Responsibility on parliamentarians
- Parliamentary scrutiny of public finance is an important aspect of governmental accountability.
- There is a legitimate democratic need in this country to strengthen the capacity of Parliament and its members.
- An unprecedented change has taken place in the way citizens view the government’s stewardship of taxpayer resources.
- This demands a consideration of global standards and best practices to promote financial and budgetary transparency.
- Parliamentarians have a role in establishing the PBO. As representatives of the people, they can help improve Budget policies by providing inputs on public needs and priorities.
- A PBO can ensure that parliamentarians are well-informed to perform their budgetary and oversight functions effectively.
- A PBO in Parliament will have a positive impact on the House’s ability to carry out budgetary oversight and fiscal decision-making.

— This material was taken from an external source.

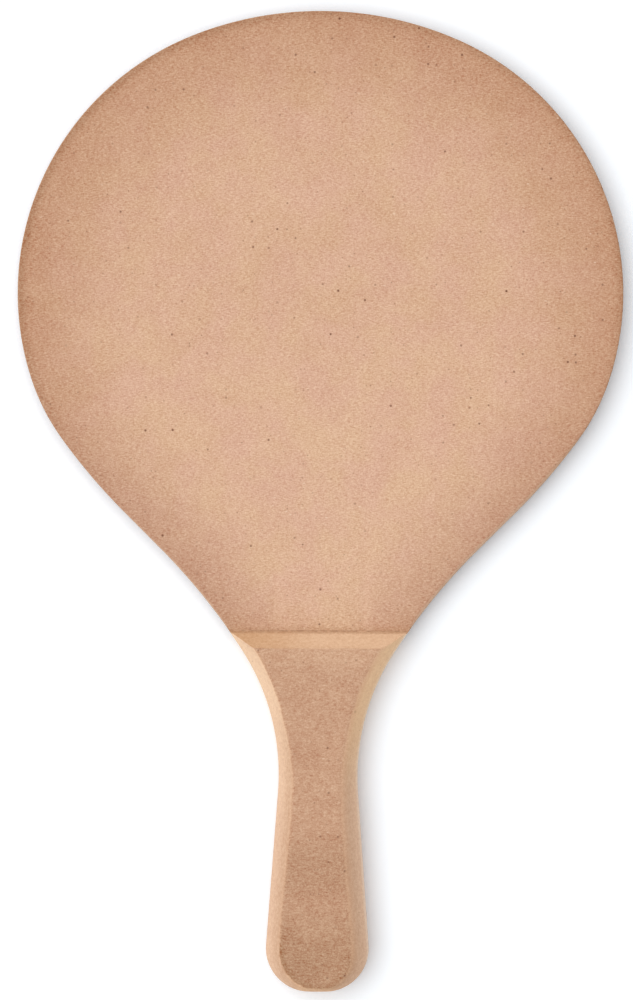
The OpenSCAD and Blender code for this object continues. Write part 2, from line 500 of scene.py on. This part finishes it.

- PBO is likely to attract opposition from the bureaucracy as any aspect of strengthening Parliament (or State legislatures) has always been unwelcome and met with less consideration from the executive.
- Parliament, with its long-standing traditions of non-partisan legislative services to MPs in India, will find more favourable consensus among all parties for the proposal to establish a PBO.
Key Challenges
- Any country that establishes a PBO faces challenges that are threefold—guaranteeing independence and viability of the office in the long-run; ability to carry out truly independent analysis; and demonstrating impact.
- Countries have adopted different models to suit their specific needs.
- India will need to ensure the independence and non-partisanship of such a body for it to have credibility with legislators.
- This may best be done if it is established as a statutory body reporting directly to Parliament. A clear set of deliverables may be desirable.